The WBAI staff was so thrilled with the sketch that they chose to air it at 6:25 p.m., immediately preceding their evening newscast. Seconds after it ended, the actual news came on. The lead story, of course, was Hoover’s death. It was announced in sober tones not unlike my stentorian narration of the “News on the March” parody that had gone before. The effect was like an underground nuclear blast. Until that moment I had never had a sense that anyone out in the world was actually listening to anything I produced. When you perform on the radio, you hear neither cheers nor jeers. But that night I found out just how far my voice reached. For several hours after the Hoover piece hit the airwaves, the switchboard at the station was lit up like Chinese New Year’s. We had managed to scandalize hundreds of thousands of people. A huge segment of WBAI’s listenership, the most left-wing audience in the entire nation, was appalled. To our merry band of newsroom anarchists, this was an undiluted triumph. They celebrated as if their soccer team had just won the World Cup.

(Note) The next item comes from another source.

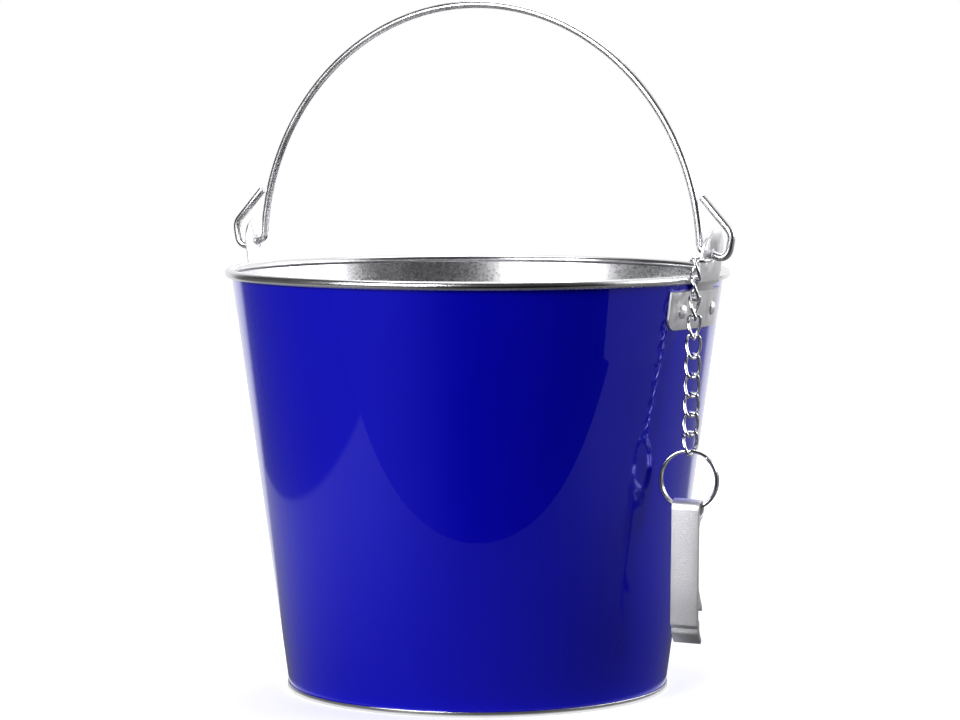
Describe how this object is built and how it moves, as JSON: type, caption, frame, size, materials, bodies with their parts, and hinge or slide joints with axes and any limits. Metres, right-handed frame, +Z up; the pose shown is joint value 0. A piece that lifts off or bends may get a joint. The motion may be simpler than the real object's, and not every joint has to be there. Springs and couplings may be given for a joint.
{
  "type": "drinks bucket",
  "caption": "Round tapered sheet-metal drinks bucket with rolled rim, wire bail on riveted ears, and a bottle opener hung from one ear on a curb chain and split ring.",
  "frame": {"origin": "centre of the round foot, on the plane the bucket stands on", "axes": "+Z up; the two ears and the bail's hinge line lie along X; the chain and opener hang beside the +X ear, on its -Y side"},
  "size_m": [0.2589, 0.23, 0.3131],
  "materials": {
    "blue_enamel": "gloss",
    "tinplate": "bright",
    "plated_steel": "bright",
    "opener_alloy": "satin"
  },
  "bodies": {
    "bucket": {"bucket_wall": "blue_enamel", "base_pan": "tinplate", "ear_bracket_front": "plated_steel", "ear_bracket_back": "plated_steel", "rivets_front": "plated_steel", "rivets_back": "plated_steel", "chain_link_01": "plated_steel"},
    "bail": {"bail_handle": "plated_steel"},
    "ring": {"split_ring": "plated_steel"},
    "opener": {"bottle_opener": "opener_alloy"},
    "link_02": {"chain_link_02": "plated_steel"},
    "link_03": {"chain_link_03": "plated_steel"},
    "link_04": {"chain_link_04": "plated_steel"},
    "link_05": {"chain_link_05": "plated_steel"},
    "link_06": {"chain_link_06": "plated_steel"},
    "link_07": {"chain_link_07": "plated_steel"},
    "link_08": {"chain_link_08": "plated_steel"},
    "link_09": {"chain_link_09": "plated_steel"},
    "link_10": {"chain_link_10": "plated_steel"},
    "link_11": {"chain_link_11": "plated_steel"}
  },
  "joints": [
    {"name": "bail_hinge", "type": "hinge", "parent": "bucket", "child": "bail", "pos_m": [0, 0, 0.201], "axis": [1, 0, 0], "range_deg": [-93, 84]},
    {"name": "link_02_swing", "type": "hinge", "parent": "bucket", "child": "link_02", "pos_m": [0.1171, -0.01693, 0.20015], "axis": [-0.1217, -0.9924, 0.016], "range_deg": [0, 35]},
    {"name": "link_03_swing", "type": "hinge", "parent": "link_02", "child": "link_03", "pos_m": [0.11685, -0.01706, 0.19], "axis": [-0.9923, 0.122, 0.0229], "range_deg": [-35, 35]},
    {"name": "link_04_swing", "type": "hinge", "parent": "link_03", "child": "link_04", "pos_m": [0.11668, -0.01715, 0.18316], "axis": [-0.6817, -0.7312, 0.0264], "range_deg": [0, 35]},
    {"name": "link_05_swing", "type": "hinge", "parent": "link_04", "child": "link_05", "pos_m": [0.11643, -0.01728, 0.17301], "axis": [0.7312, -0.6821, -0.0091], "range_deg": [0, 35]},
    {"name": "link_06_swing", "type": "hinge", "parent": "link_05", "child": "link_06", "pos_m": [0.11627, -0.01737, 0.16616], "axis": [0.9983, -0.0525, -0.0239], "range_deg": [-35, 35]},
    {"name": "link_07_swing", "type": "hinge", "parent": "link_06", "child": "link_07", "pos_m": [0.11601, -0.01751, 0.15602], "axis": [-0.0522, -0.9985, 0.0144], "range_deg": [0, 35]},
    {"name": "link_08_swing", "type": "hinge", "parent": "link_07", "child": "link_08", "pos_m": [0.11585, -0.0176, 0.14917], "axis": [-0.9561, 0.2925, 0.0197], "range_deg": [-35, 35]},
    {"name": "link_09_swing", "type": "hinge", "parent": "link_08", "child": "link_09", "pos_m": [0.1156, -0.01773, 0.13902], "axis": [-0.2921, -0.9562, 0.0197], "range_deg": [0, 35]},
    {"name": "link_10_swing", "type": "hinge", "parent": "link_09", "child": "link_10", "pos_m": [0.11543, -0.01782, 0.13218], "axis": [0.9874, -0.1566, -0.0223], "range_deg": [-35, 35]},
    {"name": "link_11_swing", "type": "hinge", "parent": "link_10", "child": "link_11", "pos_m": [0.11522, -0.01793, 0.12368], "axis": [-0.9922, -0.1217, 0.0261], "range_deg": [-15, 35]},
    {"name": "ring_swing", "type": "hinge", "parent": "link_11", "child": "ring", "pos_m": [0.11497, -0.01806, 0.11353], "axis": [0.122, -0.9925, 0.01], "range_deg": [0, 35]},
    {"name": "opener_swing", "type": "hinge", "parent": "ring", "child": "opener", "pos_m": [0.11438, -0.01838, 0.08964], "axis": [0.9899, 0.139, -0.0262], "range_deg": [-90, 90]}
  ]
}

The episode was the high point of my WBAI days and typified the whole crazy enterprise — raucous, reckless, politically charged, a little dangerous, and deliriously fun.

But $115 a week?!

Despite all the high times at the station, I knew that they weren’t meant to last. In terms of the hard realities of life, my low-paid radio job was barely better than unemployment. It was leading me nowhere professionally, it was never going to sustain my family, and in spite of its part-time status, it was affording me precious little time at home with my wife and baby son. At WBAI, I was just marking time until something better came along. And late that spring, just as I was reaching the end of my tether, something better did come along. John Stix called again.